I think there is a place in Kael's hierarchy for that because she celebrated L'Avventura and other films which moved her without being conventional "entertainment" (though she certainly had it in for Antonioni after that point, didn't she?).

I don't think her definition of entertainment is synonomous with "appeals to the masses" but rather "provides enjoyment and excitement if you're willing to engage".

I also don't know if I'd agree with her sentiment being defined as "the best movies are the ones in which the artistry is more subdued and modest." This does not gibe with her gleeful celebration of follies like Intolerance and 1900, which try too much and fail but fail beautifully. Nor with her general love of romantic, expansive artists like Bertolucci, Coppola, or (as she seemed to read him) Altman. Not to mention Godard and Scorsese.

This is definitely one of my favorite Kael essays, perhaps the one that most gibes with my own sensibilities and ideas about film, art, and entertainment. I really look forward to the other excerpts.

It certainly crystallizes Kael's sometimes elusive aesthetic better than anything else she's ever written.

Jason Bellamy said...

Actually, I think Kael's piece might be even more accurate now than it was then, if that's possible, at least in one respect: most films are not about a message or an emotion or a metaphor; they are about turning a profit. Period.

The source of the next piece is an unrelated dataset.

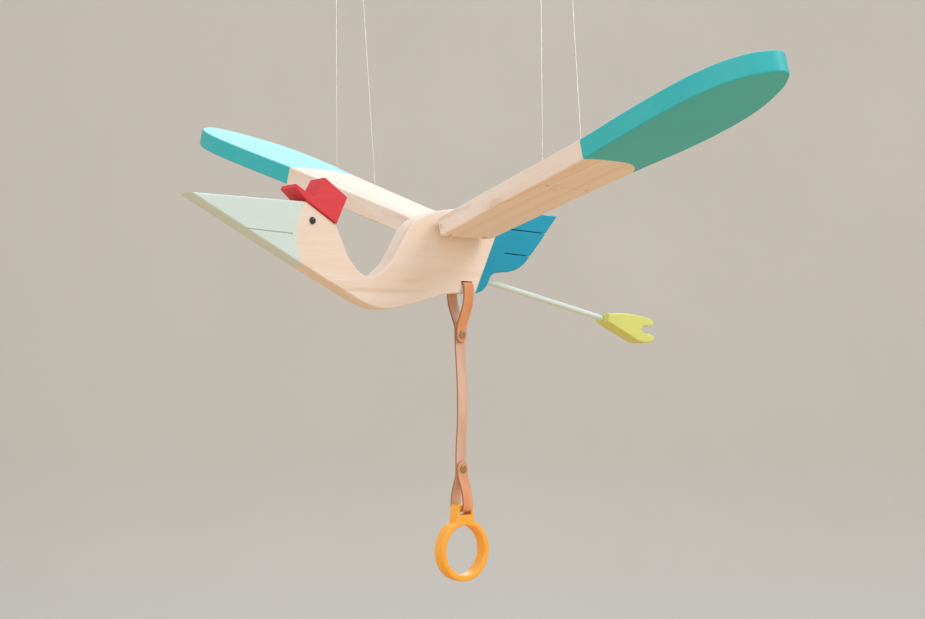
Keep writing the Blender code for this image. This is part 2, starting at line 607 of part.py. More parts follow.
def make_rivet(name, z, loop):
    """A rivet through both layers of a loop, with a low dome on each side."""
    half_stack = LAYER + STRAP_THICKNESS / 2 + FIT_GAP
    dome = dome_profile(RIVET_CAP_RADIUS, RIVET_CAP_HEIGHT)
    profile = [(radius, half_stack + height) for radius, height in dome]
    profile += [(RIVET_POST_RADIUS, half_stack)]
    profile += [(radius, -height) for radius, height in reversed(profile)]
    rivet = turned(name, profile, BRASS, 16)
    rivet.location = in_bird(SLOT_CENTRE_X, 0, z)
    rivet.rotation_euler = (math.radians(90), 0, 0)
    through = Vector((0, 2 * half_stack, 0))
    cut(loop, rod(name + "_hole", rivet.location - through, rivet.location + through,
                  RIVET_POST_RADIUS + FIT_GAP, None, CUTTERS, 12))


def make_strap():
    """One strip of leather, cut into stiff sections at its bends: a loop, the long strap, and a loop."""
    upper_seat = SLOT_TOP_Z - SLOT_HEIGHT + FIT_GAP + STRAP_THICKNESS / 2
    lower_seat = LUG_SLOT_TOP_Z - FIT_GAP - STRAP_THICKNESS / 2
    upper_route = loop_route(BOARD_THICKNESS / 2, upper_seat, upper_seat - UPPER_FOLD_LENGTH,
                             UPPER_RIVET_Z - STRAP_END_PAST_RIVET, UPPER_BEND_Z + BEND_GAP / 2)
    lower_route = loop_route(RING_THICKNESS / 2, lower_seat, lower_seat + LOWER_FOLD_LENGTH,
                             LOWER_RIVET_Z + STRAP_END_PAST_RIVET, LOWER_BEND_Z - BEND_GAP / 2)
    upper_loop = leather_strip("upper_strap_loop", upper_route)
    leather_strip("leather_strap", [(LAYER, UPPER_BEND_Z - BEND_GAP / 2, CORNER),
                                    (LAYER, LOWER_BEND_Z + BEND_GAP / 2, CORNER)])
    lower_loop = leather_strip("lower_strap_loop", lower_route)
    make_rivet("upper_rivet", UPPER_RIVET_Z, upper_loop)
    make_rivet("lower_rivet", LOWER_RIVET_Z, lower_loop)


def make_ring():
    centre = (SLOT_CENTRE_X / MM, RING_CENTRE_Z / MM)
    slot_half = (STRAP_WIDTH / 2 + STRAP_SIDE_GAP) / MM
    lug_half = slot_half + LUG_WALL / MM
    lug_turn = math.degrees(math.asin((lug_half + LUG_FLARE / MM) / (RING_RADIUS / MM)))
    outline = arc(centre, RING_RADIUS / MM, 90 + lug_turn, 450 - lug_turn, 14)
    outline[0] = (*outline[0][:2], CORNER)
    outline[-1] = (*outline[-1][:2], CORNER)
    outline += [(centre[0] + way * lug_half, LUG_TOP_Z / MM, CORNER) for way in (1, -1)]
    ring = stand_up(outline_plate("grasp_ring", outline, RING_THICKNESS, ORANGE_PAINT))
    middle = in_bird(SLOT_CENTRE_X, 0, RING_CENTRE_Z)
    across = Vector((0, RING_THICKNESS, 0))
    cut(ring, rod("hand_hole", middle - across, middle + across, RING_HOLE_RADIUS, None, CUTTERS, 40))
    cut(ring, box("lug_slot", in_bird(SLOT_CENTRE_X - slot_half * MM, -RING_THICKNESS,
                                      LUG_SLOT_TOP_Z - LUG_SLOT_HEIGHT),
                  in_bird(SLOT_CENTRE_X + slot_half * MM, RING_THICKNESS, LUG_SLOT_TOP_Z), None, CUTTERS))
    round_edges(ring, RING_EDGE_ROUND)


make_trunk()
make_cap()
make_leg()
for side_name, (side, _) in SIDES.items():
    make_bird_eye(f"{side_name}_eye", side)
    make_wing(side_name)
    make_lines(side_name)
make_hinge_eyes()
make_hanger()
make_strap()
make_ring()

for piece in PARTS.objects:
    if piece.type == "MESH":
        piece.data.shade_smooth()
        piece.data.set_sharp_from_angle(angle=math.radians(35))
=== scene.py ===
"""The looks of a pelican mobile: bare and painted boards, a leather pull, brass rivets and nylon lines.

Every piece stands where its solid in the frame is. The bird faces -X and its left wing points to -Y. Outlines
and marks are in millimetres, measured from the front of the wing roots at the height of the wing hinges.
"""

import math

import bpy
from mathutils import Matrix, Vector


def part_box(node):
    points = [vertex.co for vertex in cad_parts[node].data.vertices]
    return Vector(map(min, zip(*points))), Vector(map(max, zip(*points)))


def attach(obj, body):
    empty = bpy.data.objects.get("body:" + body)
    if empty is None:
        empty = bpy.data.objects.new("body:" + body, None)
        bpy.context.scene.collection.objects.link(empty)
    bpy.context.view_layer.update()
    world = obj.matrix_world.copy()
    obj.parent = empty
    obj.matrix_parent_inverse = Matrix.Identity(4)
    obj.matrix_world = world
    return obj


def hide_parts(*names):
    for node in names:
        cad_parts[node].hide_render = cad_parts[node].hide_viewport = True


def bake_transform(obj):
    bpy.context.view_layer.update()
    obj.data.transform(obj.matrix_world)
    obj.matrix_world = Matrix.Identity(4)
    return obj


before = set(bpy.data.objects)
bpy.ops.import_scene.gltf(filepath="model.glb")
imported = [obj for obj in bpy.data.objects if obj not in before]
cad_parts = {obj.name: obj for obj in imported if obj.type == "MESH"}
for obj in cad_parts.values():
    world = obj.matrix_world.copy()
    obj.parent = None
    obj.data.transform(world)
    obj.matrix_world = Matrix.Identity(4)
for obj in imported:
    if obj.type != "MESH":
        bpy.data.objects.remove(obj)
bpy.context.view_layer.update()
bpy.ops.object.select_all(action="DESELECT")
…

That said, even within those commercial films constructed in ways that remain truthful to desires of the audience they covet, rather than truthful to the desires of the characters or drama or messag within, there is still technique involved, and that technique is art.

Pretending that everything we enjoy is art might indeed be preposterous, but so is assuming that painters and poets only do it for the love of the game, if you will.